>> BEGIN

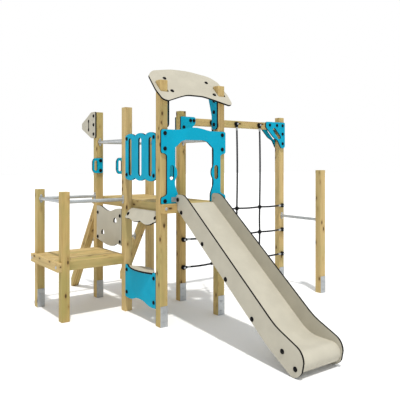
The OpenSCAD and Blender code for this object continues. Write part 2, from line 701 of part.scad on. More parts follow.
// Caps on faces to the front, back, left and right, at points measured in the face from a corner
module caps_front(x0, y, z0, at) { for (p = at) translate([x0 + p[0], y, z0 + p[1]]) rotate([90, 0, 0]) cap(panel_t); }
module caps_back(x0, y, z0, at) { for (p = at) translate([x0 + p[0], y, z0 + p[1]]) rotate([-90, 0, 0]) cap(panel_t); }
module caps_left(x, y0, z0, at, stem = panel_t) {
    for (p = at) translate([x, y0 + p[0], z0 + p[1]]) rotate([0, -90, 0]) cap(stem);
}
module caps_right(x, y0, z0, at, stem = panel_t) {
    for (p = at) translate([x, y0 + p[0], z0 + p[1]]) rotate([0, 90, 0]) cap(stem);
}
module panel_caps() {
    home() color(BLACK) {
        caps_front(mid_x, front_y - panel_t, deck_z, arch_bolts);
        caps_left(left_x, bal_y0, deck_z, bal_bolts);
        caps_right(pitch + half, pitch + bal_y0, deck_z, bal_bolts);
        caps_left(left_x, pitch + bal_y0, low_deck_z, riser_bolts);
        caps_left(left_x, bal_y0, 0, counter_bolts);
        awning_place() caps_left(0, 0, 0, awning_bolts);
        caps_left(left_x - panel_t, 2 * pitch, pointer_top, pointer_bolts);
        for (g = [[P_NET[0], gusset_bolts], [P_MID_R[0], small_gusset_bolts]]) {
            caps_front(g[0], pitch - half - panel_t, gusset_top, g[1]);
            caps_back(g[0], pitch + half + panel_t, gusset_top, g[1]);
        }
        caps_front(0, 2 * pitch - half - panel_t, grip_z, grip_bolts);
        caps_back(0, pitch + half + panel_t, grip_z, grip_bolts);
        caps_right(half + panel_t, 0, 0, bracket_bolts);
        caps_left(pitch - half - panel_t, 0, 0, bracket_bolts);
        translate([mid_x, 0, roof_z]) rotate([roof_angle, 0, 0])
            for (p = roof_bolts) translate([p[0], p[1], 0]) cap(panel_t);
        caps_left(slide_x0, 0, 0, flip(tie_bars));
        caps_right(slide_x1, 0, 0, flip(tie_bars));
        caps_left(slide_x0 - angle_t, 0, 0, flip([slide_hook]), panel_t + angle_t);
        caps_right(slide_x1 + angle_t, 0, 0, flip([slide_hook]), panel_t + angle_t);
    }
}
module beam_bolts() {
    beam_mid = deck_z - beam_h / 2;
    home() color(STEEL) {
        for (x = [0, pitch]) {
            translate([x, front_y - beam_t, beam_mid]) rotate([90, 0, 0]) cup_head();
            translate([x, back_y + beam_t, beam_mid]) rotate([-90, 0, 0]) cup_head();
        }
        for (y = [pitch, 2 * pitch])
            translate([low_x0 - beam_t, y, low_deck_z - beam_h / 2]) rotate([0, -90, 0]) cup_head();
    }
}
module cup_head() { rotate_extrude() polygon([[0, 0], [17, 0], [16, 4], [11, cup_head_h - 1], [0, cup_head_h]]); }
// An angle behind a panel: one leg on the panel's back, one on the post's side
module cleat(x, y, z, inward, end) {
    translate([x, y, z]) mirror([inward ? 0 : 1, 0, 0]) mirror([0, end ? 0 : 1, 0]) {
        translate([0, -18, -20]) cube([angle_t, 18 + bolt_inset - angle_t, 40]);
        translate([0, bolt_inset - angle_t, -20]) cube([40, angle_t, 40]);
    }
}
module cleats(x, y0, z0, at, inward = true) {
    for (p = at) cleat(x, y0 + p[0], z0 + p[1], inward, p[0] > bal_len / 2);
}
module panel_cleats() {
    home() color(STEEL) {
        cleats(left_x + panel_t, bal_y0, deck_z, bal_bolts);
        cleats(left_x + panel_t, pitch + bal_y0, low_deck_z, riser_bolts);
        cleats(left_x + panel_t, bal_y0, 0, counter_bolts);
        cleats(pitch + half - panel_t, pitch + bal_y0, deck_z, bal_bolts, false);
        awning_place() cleats(panel_t, 0, 0, awning_bolts);
    }
}
shoe_h = 212;
shoe_bolts = [46, 148];
module shoe(p, h, bolts) {
    translate([p[0], p[1], 0]) {
        translate([-half + 2, -shoe_t, 0]) cube([post_w - 4, shoe_t, h]);
        for (z = bolts) translate([0, -shoe_t, z]) rotate([90, 0, 0])
            cylinder(d = bolt_head_d, h = bolt_head_h);
    }
}
module post_shoes() {
    home() color(STEEL) {
        for (p = [P_LOW_B, P_BACK_L, P_BACK_R, P_ROOF_L, P_ROOF_R, P_MID_R, P_NET, P_BAR])
            shoe(p - [0, half], shoe_h, shoe_bolts);
        for (x = [0, pitch]) translate([x, string_foot_y - string_cut * ladder_run, 0])
            rotate([0, 0, 180]) shoe([0, 0], string_cut - 4, [string_cut / 2]);
    }
}

post_roof_left();
post_roof_right();
post_mid_left();
post_mid_right();
post_back_left();
post_back_right();
post_low_back();
post_low_front();
post_net();
post_bar();
high_front_beam();
high_back_beam();
high_side_joists();
high_bearers();
high_deck_boards();
low_side_beam();
low_cross_joists();
low_bearers();
low_deck_boards();
net_beam();
ladder_strings();
ladder_rungs();
arch_panel();
baluster_left();
baluster_right();
riser_panel();
awning();
counter_panel();
counter_shelf();
roof_board();
roof_brackets();
roof_angles();
net_gussets();
tower_gussets();
pointer_plate();
grip_front();
grip_back();
low_rail_side();
low_rail_front();
low_rail_back();
high_rail_left();
high_rail_back();
high_rail_right();
turning_bar();
rope_uprights();
rope_crossings();
rope_clamps();
rope_eyes();
rope_ferrules();
slide_side_left();
slide_side_right();
slide_chute();
slide_ties();
slide_brackets();
panel_caps();
beam_bolts();
panel_cleats();
post_shoes();
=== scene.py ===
"""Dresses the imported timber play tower: timber, sheet panels, zinc-plated steel and laid rope."""
import logging
import math
import random
from dataclasses import dataclass, field
from enum import Enum
from typing import Any, Iterable, Optional, Sequence

import bmesh
import bpy
from mathutils import Euler, Matrix, Vector


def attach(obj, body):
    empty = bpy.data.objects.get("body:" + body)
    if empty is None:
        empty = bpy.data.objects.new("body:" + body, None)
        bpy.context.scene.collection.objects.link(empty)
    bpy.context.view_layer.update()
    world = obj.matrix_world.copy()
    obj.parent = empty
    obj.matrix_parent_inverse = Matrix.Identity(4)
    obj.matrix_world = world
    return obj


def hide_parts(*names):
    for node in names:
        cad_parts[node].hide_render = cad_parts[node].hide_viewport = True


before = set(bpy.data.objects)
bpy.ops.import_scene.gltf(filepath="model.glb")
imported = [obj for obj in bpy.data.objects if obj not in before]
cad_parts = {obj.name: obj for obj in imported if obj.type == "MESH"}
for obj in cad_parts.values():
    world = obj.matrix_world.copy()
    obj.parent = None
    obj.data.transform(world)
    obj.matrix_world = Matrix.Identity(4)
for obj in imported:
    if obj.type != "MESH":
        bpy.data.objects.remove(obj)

LOG = logging.getLogger("play_tower")
MM = 0.001
ROOT = "root"
Colour = tuple[float, float, float]
Solid = list[bmesh.types.BMVert]


# ---------------------------------------------------------------- shader maths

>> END

→ Requirement
Look back at the data above. Transcribe exactly the lines starting at the line that contains "post_roof_left();" and ending at the line that contains "before = set(bpy.data.objects)".

→ Written answer
post_roof_left();
post_roof_right();
post_mid_left();
post_mid_right();
post_back_left();
post_back_right();
post_low_back();
post_low_front();
post_net();
post_bar();
high_front_beam();
high_back_beam();
high_side_joists();
high_bearers();
high_deck_boards();
low_side_beam();
low_cross_joists();
low_bearers();
low_deck_boards();
net_beam();
ladder_strings();
ladder_rungs();
arch_panel();
baluster_left();
baluster_right();
riser_panel();
awning();
counter_panel();
counter_shelf();
roof_board();
roof_brackets();
roof_angles();
net_gussets();
tower_gussets();
pointer_plate();
grip_front();
grip_back();
low_rail_side();
low_rail_front();
low_rail_back();
high_rail_left();
high_rail_back();
high_rail_right();
turning_bar();
rope_uprights();
rope_crossings();
rope_clamps();
rope_eyes();
rope_ferrules();
slide_side_left();
slide_side_right();
slide_chute();
slide_ties();
slide_brackets();
panel_caps();
beam_bolts();
panel_cleats();
post_shoes();
=== scene.py ===
"""Dresses the imported timber play tower: timber, sheet panels, zinc-plated steel and laid rope."""
import logging
import math
import random
from dataclasses import dataclass, field
from enum import Enum
from typing import Any, Iterable, Optional, Sequence

import bmesh
import bpy
from mathutils import Euler, Matrix, Vector


def attach(obj, body):
    empty = bpy.data.objects.get("body:" + body)
    if empty is None:
        empty = bpy.data.objects.new("body:" + body, None)
        bpy.context.scene.collection.objects.link(empty)
    bpy.context.view_layer.update()
    world = obj.matrix_world.copy()
    obj.parent = empty
    obj.matrix_parent_inverse = Matrix.Identity(4)
    obj.matrix_world = world
    return obj


def hide_parts(*names):
    for node in names:
        cad_parts[node].hide_render = cad_parts[node].hide_viewport = True


before = set(bpy.data.objects)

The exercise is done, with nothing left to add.